NPD kopierte Dokumente möglicherweise von linker Plattform

Erstveröffentlicht: 
21.02.2013

Das Material zum geplanten Verbotsverfahren, das die NPD im Internet veröffentlichte, hat die Partei möglicherweise von der linksalternativen Webseite Indymedia kopiert. Zusammengestellt wurde das 140 Seiten umfassende Dossier ursprünglich für Bund und Länder. Das Innenministerium hat Strafanzeige erstattet.

 

Wie kam die NPD an vertrauliche Dokumente zum Verbotsverfahren? Nachdem die rechtsextreme Partei am Dienstag Unterlagen von Bund und Ländern auf ihrer Webseite veröffentlicht hat, kommen nun neue Fragen zu dem brisanten Material auf. Denn obwohl das Dossier als "VS" (Verschlusssache) und damit als geheim gekennzeichnet war, hatte das linksalternative Mediennetzwerk Indymedia den Kurzbericht bereits am Montagabend auf seiner Webseite veröffentlicht - fast 24 Stunden, bevor die Papiere auf der NPD-Plattform auftauchten. Das berichtet der NDR. Auffällig: In beiden Versionen ist ein identischer Scanner-Fleck zu sehen.

 

Der Verfassungsschutz geht daher nach SZ.de-Informationen davon aus, dass es sich um dieselben Dokumente handelt. Das Bundesinnenministerium hat inzwischen Strafanzeige gegen Unbekannt gestellt, sagte ein Sprecher der Behörde am Donnerstag. Die NPD gab auf ihrer Homepage an, der Bericht sei ihr "zugespielt" worden.

 

Wie Indymedia an die vertraulichen Unterlagen kam, ist unklar. Die Webseite biete lediglich eine Plattform für die Veröffentlichung von Material und habe dieses nicht selbst publiziert, heißt es per E-Mail auf Anfrage. "Wir haben und möchten also keine Kenntnisse über die Ursprünge der Papiere haben." Auch dort hält man es - nicht zuletzt wegen der Flecken und der identischen Aufteilung in drei Teile - für wahrscheinlich, dass es sich um dieselben Papiere handelt.

 

Das 140 Seiten lange Dossier war im Herbst vergangenen Jahres für die Innenministerkonferenz verfasst worden. In den vergangenen Monaten wurde das Dokument an zahlreiche Stellen in Bund und Ländern weitergegeben - etwa an die Innenministerien oder den Bundestag.

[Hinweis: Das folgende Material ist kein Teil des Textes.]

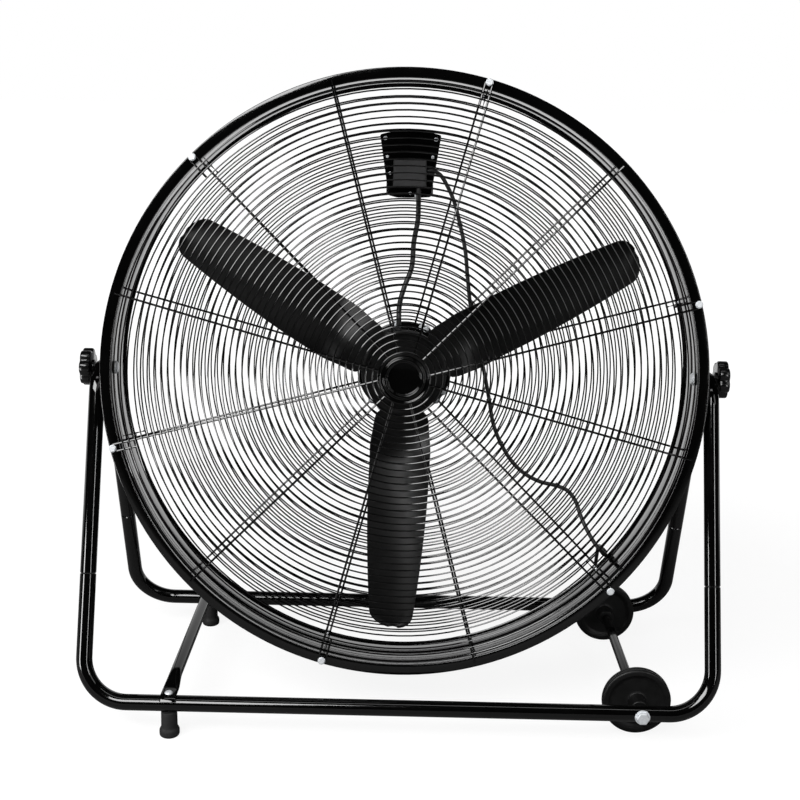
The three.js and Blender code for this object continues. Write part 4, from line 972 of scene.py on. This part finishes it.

Im Falle eines neuen Verbotsverfahrens vor dem Bundesverfassungsgericht in Karlsruhe würde die NPD aber ohnehin Akteneinsicht bekommen.

 

Sachsen-Anhalts Innenminister Holger Stahlknecht (CDU) beklagte dennoch die Veröffentlichung. "Das ist ein gravierender Vorgang und der Versuch einer vorsätzlichen Torpedierung eines Parteiverbotsverfahrens", sagte er der Mitteldeutschen Zeitung. Die Partei habe jetzt mehr Zeit, sich auf das Verfahren einzurichten. Auch der Vorsitzende des Innenausschusses im Bundestag, Wolfgang Bosbach (CDU), sprach von einem schwerwiegenden Vorgang. "Die NPD wird ein überragendes Interesse daran haben, die Antragsteller immer wieder vorzuführen", sagte er der Frankfurter Rundschau.

 

Zweifel an den Erfolgsaussichten

 

Die Innenexperten von SPD und Linken, Michael Hartmann und Ulla Jelpke, erwarten hingegen keine schwerwiegenden Konsequenzen. "Wenn die Fakten in der Sammlung zutreffen, bleiben die Vorwürfe genauso gültig", sagte Hartmann der Saarbrücker Zeitung. Jelpke betonte: "Die NPD wird sich schließlich ohnehin schon gedacht haben, welche ihrer verfassungsfeindlichen Tiraden gegen sie verwendet werden."

 

2003 war ein erster Versuch, die NPD zu verbieten, in Karlsruhe gescheitert, weil Informanten des Verfassungsschutzes auch in der Führungsebene der Partei tätig gewesen waren. Der Bundesrat will nun einen zweiten Anlauf vor dem Bundesverfassungsgericht wagen. Ob Bundesregierung und Bundestag mitziehen, ist unklar. Im Kabinett wie im Parlament gibt es Zweifel an den Erfolgsaussichten eines neuen Verfahrens. Die Regierung will bis Ende März entscheiden.